Ist es bei den Emmausjüngern eher die
rückblickende Begeisterung, so kann in der liturgischen Feier
dankbar auf das Teilen von Brot und Gegenwart zurückgeschaut werden.
Der dankbaren Stille für diesen gegenwärtig-entzogenen Herrn ("dann
sahen sie ihn nicht mehr", v31) wird heute oft erstaunlich
wenig Raum gegeben.
"Noch in derselben Stunde
brachen sie auf" (v33) – und erzählen allen anderen von
ihrem Erlebnis mit dem Auferstandenen. Die Sendung am Ende der
Eucharistiefeier hat die gleiche Funktion. Wir sind zur Verkündigung
der Auferstehungserfahrung in unsere Lebenswirklichkeit gesandt,
damit wir beim nächsten Spaziergang schon froher mit dem
Auferstandenen in Dialog treten können und seine Gegenwart in Alltag und
Liturgie entdecken.
Weg am Landwehrkanal, Alt-Treptow, Berlin, 2015. |
1 Das
Konzil ergänzt die Weisen der Gegenwart in SC 7: " Gegenwärtig ist er im Opfer
der Messe sowohl in der Person dessen, der den priesterlichen Dienst
vollzieht – denn »derselbe bringt das Opfer jetzt dar durch den
Dienst der Priester, der sich einst am Kreuz selbst dargebracht hat«
–, wie vor allem unter den eucharistischen Gestalten.

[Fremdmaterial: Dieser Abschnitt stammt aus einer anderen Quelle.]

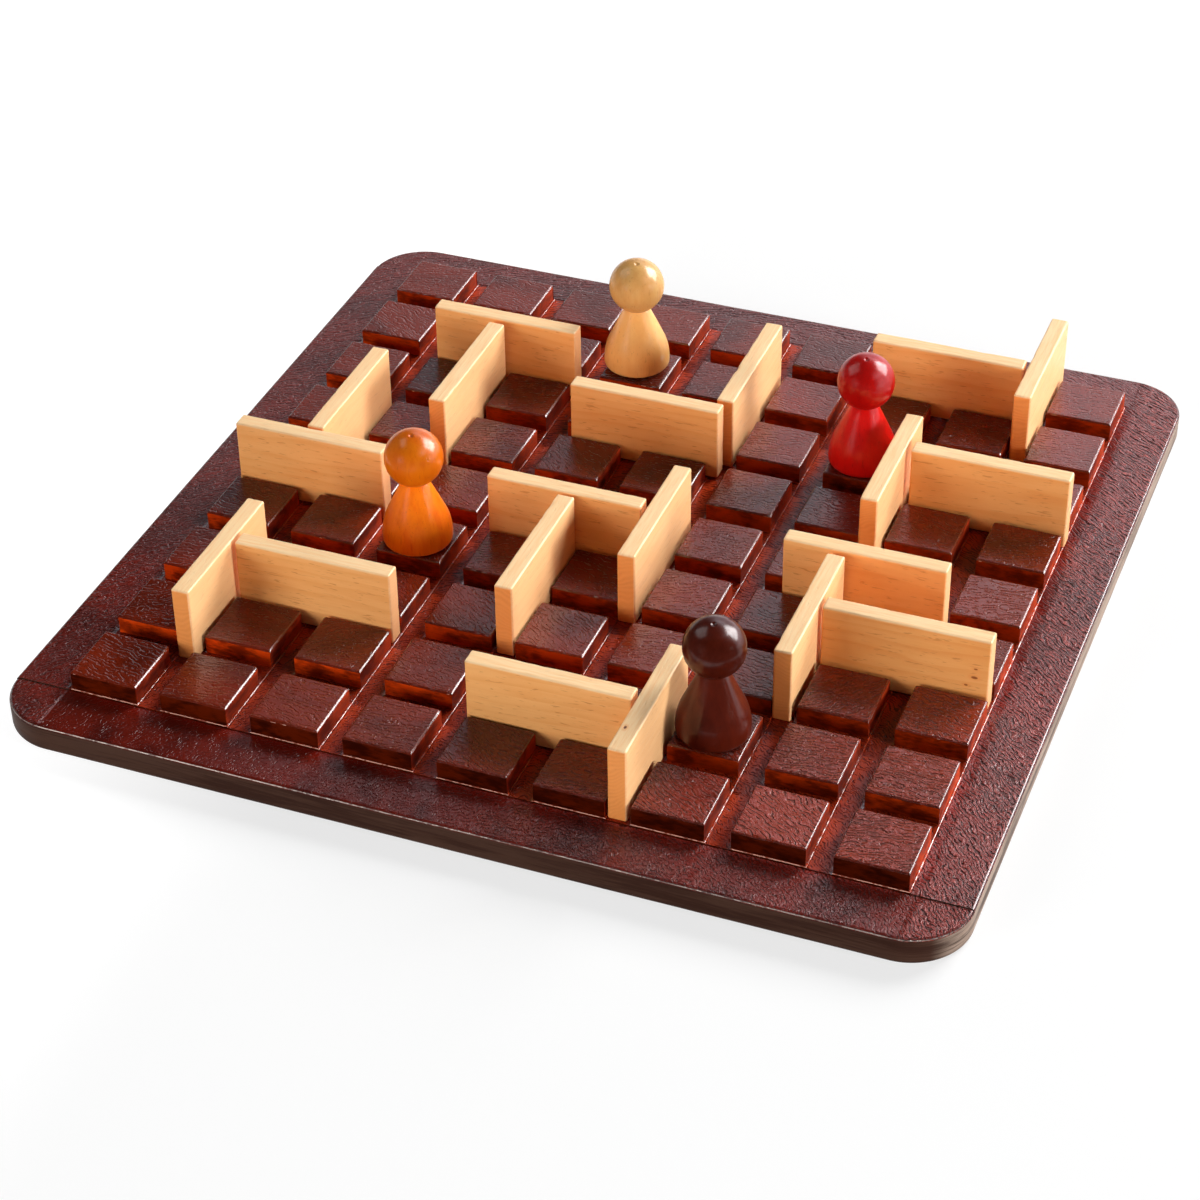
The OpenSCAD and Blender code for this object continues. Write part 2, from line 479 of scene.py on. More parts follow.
board = {
    "passStep": 0.3 * mm,  # each depth of cut below the one before
    "rimRound": 1.0 * mm,
    "footRound": 1.5 * mm,
    "footInset": 1.0 * mm,
    "edgeRound": 0.43 * mm,  # top edges of the squares
    "ledge": 0.5 * mm,  # left standing at the foot by the wider last pass
    "ledgeRound": 0.28 * mm,
    "backCorner": 0.8 * mm,
    "frontCorner": 0.25 * mm,
    "lineStepX": 0.75 * mm,
    "lineStepY": 1.0 * mm,
    "grooveStep": 0.9 * mm,
    "borderStep": 1.0 * mm,
    "hold": 0.15 * mm,  # keeps flats flat right up to a rounding
    "tilt": 0.0025,
    "sink": 0.05 * mm,
    "fineWave": (0.02 * mm, (5 * mm, 1.6 * mm, 1)),  # height, and size along and across
    "wideWave": (0.05 * mm, (30 * mm, 22 * mm, 1)),
    "sideWave": (0.06 * mm, (14 * mm, 14 * mm, 5 * mm)),
    "calmEdge": (0.5, 3.0),  # mm from a square's edge where the fine wave fades in
    "tearDepth": 0.5 * mm,
    "tearWidth": 0.9 * mm,
    "tearLength": 1.5 * mm,
    "nickWidth": 0.6 * mm,
    "nickLength": 1.2 * mm,
    "brushSlant": 40,  # degrees, at most
    "brushSize": 0.82,
    "brushCentre": (20 * mm, -230 * mm),  # the border was brushed in wide arcs round this point
    "brushArc": (0.2, 0.76),
    "poolWidth": 7.0,  # mm of the redder band beside the field
    "poolFront": 0.75,
    "footGlow": 1.9 * mm,
    "relief": (0.24, 1.25),
    "reliefGrows": (50, 145),  # mm toward the front right
    "frontRelief": 0.6,
    "borderRelief": 0.75,
    "rightRelief": 1.9,
    "firstRowTone": (0.17, 0.11),  # painted light and shade on the squares' front cuts, from left to right
    "secondRowTone": (1.45, 0.7),
    "otherRowTone": (0.84, 0.58),
    "seed": 11,
    # looks of the stain and the lacquer
    "square": (0.18, 0.015, 0.0024, 1),
    "squareDeep": (0.085, 0.0075, 0.0016, 1),
    "border": (0.125, 0.008, 0.003, 1),
    "borderDeep": (0.042, 0.003, 0.0016, 1),
    "pool": (0.17, 0.0065, 0.002, 1),
    "crest": (0.34, 0.07, 0.06, 1),  # painted sheen on the raised strands
    "groove": (0.22, 0.014, 0.003, 1),
    "grooveDeep": (0.075, 0.0048, 0.0016, 1),
    # painted glow at the right-hand feet, beside the lit faces
    "grooveFoot": (0.52, 0.052, 0.011, 1),
    "alongCut": (0.48, 0.05, 0.011, 1),
    "alongCutDeep": (0.11, 0.0075, 0.0022, 1),
    "crossCut": (0.56, 0.045, 0.0026, 1),
    "crossCutDeep": (0.17, 0.0125, 0.0012, 1),
    "side": (0.034, 0.0118, 0.0068, 1),
    "sideLight": (0.062, 0.028, 0.018, 1),
    # painted sheen: the plate's right-hand side is painted paler, where it catches the light at a grazing angle
    "sideRight": (0.075, 0.045, 0.032, 1),
    "sideRightLight": (0.34, 0.245, 0.19, 1),
    "worn": (0.85, 0.72, 0.64, 1),  # painted highlight along edges that face the front
    "wornLedge": (0.95, 0.5, 0.38, 1),
    "topShine": {"Specular IOR Level": 0.34, "Coat Roughness": 0.11, "Coat IOR": 1.8},
    "grooveShine": {"Specular IOR Level": 0.16, "Coat Roughness": 0.08, "Coat IOR": 1.8},
    "cutShine": {"Specular IOR Level": 0.06},
    "sideShine": {"Specular IOR Level": 0.06, "Coat Roughness": 0.32, "Coat IOR": 1.6},
    "topRough": (0.13, 0.72),  # on the strands, and added in the pores
    "poolRough": 0.1,
    "grooveRough": (0.16, 0.25),
    "cutRough": (0.34, 0.46),
    "sideRough": (0.42, 0.6),
    "toneShare": 0.1,  # how far the squares differ from each other
    "stain": (0.3, 0.62),
    "poreShare": 0.95,
    "crestShare": 0.4,
    "crestStart": (1.22, 1.42),
    "redder": (0.92, 1.25),  # strength of the colour, from weak to strong relief
    "rimCoat": 0.7,
    "rimLine": (0.47, 0.64),  # upward lean of the edge where the painted highlight line runs
    "ledgeLine": (0.25, 0.93),
    "rimPatches": (420, 420, 420),
    "ledgePatches": (700, 700, 700),
    "cutFine": (420, 420, 1500),
    "cutWide": (150, 150, 260),
    "sideFine": (60, 60, 1400),
    "sideWide": (25, 25, 320),
    "topBump": (1.0, 0.42),  # strength, and depth in mm
    "grooveBump": (1.0, 0.12),
    "crossBump": (0.6, 0.08),
    "alongBump": (0.8, 0.1),
    "sideBump": (0.5, 0.12),
}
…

Gegenwärtig
ist er mit seiner Kraft in den Sakramenten, so daß, wenn immer
einer tauft, Christus selber tauft. Gegenwärtig ist er in seinem
Wort, da er selbst spricht, wenn die heiligen Schriften in der
Kirche gelesen werden. Gegenwärtig ist er schließlich, wenn die
Kirche betet und singt, er, der versprochen hat: »Wo zwei oder drei
versammelt sind in meinem Namen, da bin ich mitten unter ihnen« (Mt
18,20). In der Tat gesellt sich Christus in diesem großen Werk, in
dem Gott vollkommen verherrlicht und die Menschheit geheiligt
werden, immer wieder die Kirche zu, seine geliebte Braut."